Hereinafter, it is assumed that a device (e.g., the face identification apparatus 100 of FIG. 1) performs the processes of FIG. 14 and FIG. 15. In the description of FIG. 14 and FIG. 15, operations described as being performed by the device may be understood as being controlled by the processor 140 of the face identification apparatus 100. The device may be configured in a mobile device, a vehicle, a computing device, etc.

Referring to FIG. 14, the face identification apparatus 100 may obtain image data from the camera 210 (S101). The obtained image data may include an RGB image, a black and white image, etc.

The face identification apparatus 100 may detect a face area from the obtained image data, may track the face area, and may assign a tracking ID (S102).

The face identification apparatus 100 may extract a face angle corresponding to the tracking ID (S103), and may determine whether an angle value is smaller than a predetermined angle threshold value (S104).

The face identification apparatus 100 may exclude (e.g., ignore, discard, etc.) corresponding image data if the angle value is equal to or greater than a predetermined angle threshold value, and may extract a degree of blur of the face image corresponding to the tracking ID if the angle value is less than the predefined angle threshold value (S105).

The face identification apparatus 100 may exclude (e.g., ignore, discard, etc.) the corresponding image data if the blur is equal to or greater than a predetermined blur threshold value, may determine whether the blur is smaller than the predetermined blur threshold value (S106). The face identification apparatus 100 may align the face images if the blur is smaller than the predetermined blur threshold value (S107). For example, the face identification apparatus 100 may align the face to face directly forward (e.g., to the front), based on the face angle. Front-facing face data may be stored in the face DB 123, and thus in comparing face features later, comparison accuracy may be increased in a state where the face is facing directly forward. As such, the face identification apparatus 100 may filter image data based on the angle of the face, the degree of blur, etc., may extract key points of the face area, and may correct (align) a face position.

The face identification apparatus 100 may weight-lighten a face feature extraction model based on a mask synthesized face using pruning and a quantization technique, and may extract face features by using the face data aligned in step S107 as an input of the weight-lightened face feature extraction model (S108).

The face identification apparatus 100 may obtain n face features by performing face feature extraction n times.

Referring to FIG. 15, the face identification apparatus 100 may compare the extracted face features with the face features of the face DB 123 to calculate similarity (S201), for example, after obtaining the face features.

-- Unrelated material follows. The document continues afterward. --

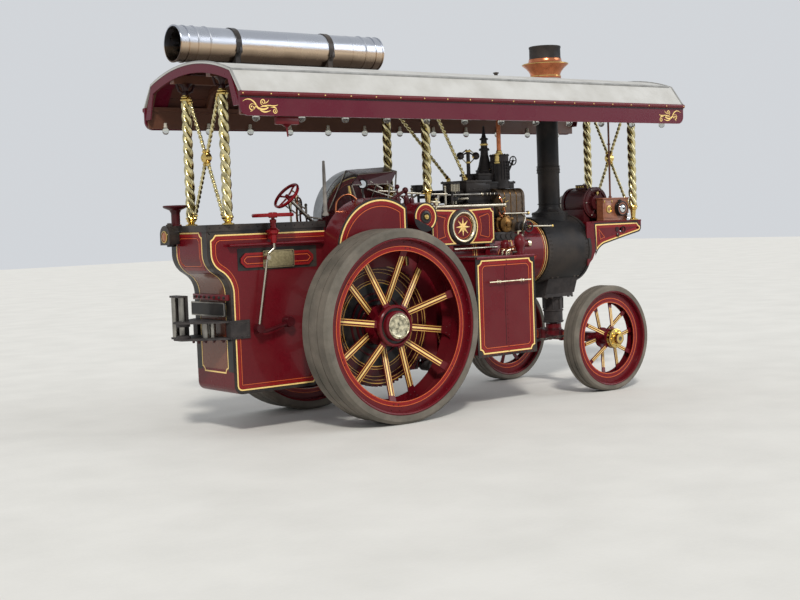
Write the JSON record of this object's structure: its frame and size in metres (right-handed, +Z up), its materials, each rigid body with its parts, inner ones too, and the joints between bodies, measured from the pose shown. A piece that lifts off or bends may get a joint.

The face identification apparatus 100 may determine whether a similarity calculation result is greater than a predetermined threshold value (S202), and if the similarity calculation result is equal to or smaller than the predetermined threshold value, may store a score as a first value (e.g., “0” or any other value) in the voting table (S203).

On the other hand, if the similarity calculation result is greater than the predetermined threshold value, the score may be stored as a second value (e.g., “1” or any other value) in the voting table (S204).

The face identification apparatus 100 may determine whether all scores stored in the voting table are the first value (e.g., “0”) (S205). If all scores are the first value (e.g., “0”), the face identification apparatus 100 may determine that a face of the image data inputted through the camera 210 is not registered in the face DB 123, and may move to a process for registering it in the face DB 123 (S213).

On the other hand, if all of them are not the first value (e.g., “0”), that is, if at least one second value (e.g., “1”) exists, the face identification apparatus 100 may determine whether to assign a weight to the corresponding score (S206). For example, the face identification apparatus 100 may determine whether to assign a weight by determining a face angle, a degree of blur, and the like. In this case, a higher weight may be assigned to a face image that faces directly forward (e.g., a frontal face angle), a lower weight may be assigned to a blurry image, and/or a higher weight may be assigned for a recently registered image (e.g., as a difference between a time registered in the face DB 123 and a recognition time is small (recent information)).

In assigning weights, the face identification apparatus 100 may reflect the weights in the voting table, and may correct the scores of the voting table (S207).

The face identification apparatus 100 may sum scores of the face features for each face registered in the face DB 123 (S208), and may determine whether there is a tie for each face (S209).

if there is no tie, the face identification apparatus 100 may output a face with a highest score as an identification result (S210).

On the other hand, if there is a tie, the face identification apparatus 100 may determine whether a number of scores for the face features of each face having a same score is the same, and if not, may output a face having the same score but having a smaller number of scores as the identification result (S212).

On the other hand, if both scores and a number of scores of a face are the same, the face identification apparatus 100 may determine that the face of the image data inputted through the camera 210 is a person not registered in the face DB 123 and may register the face in the face DB 123 (S213).

As such, according to the present disclosure, it may be possible to identify a face wearing a mask without additional mask DB configuration or additional module configuration by performing face identification in real time in an edge computing environment through a weight-lightened face feature extraction model and a voting-based face identifier. Accordingly, according to the present disclosure, even a model with very good face recognition performance may identify a face that may be misrecognized (such as a partially hidden face) without misrecognition.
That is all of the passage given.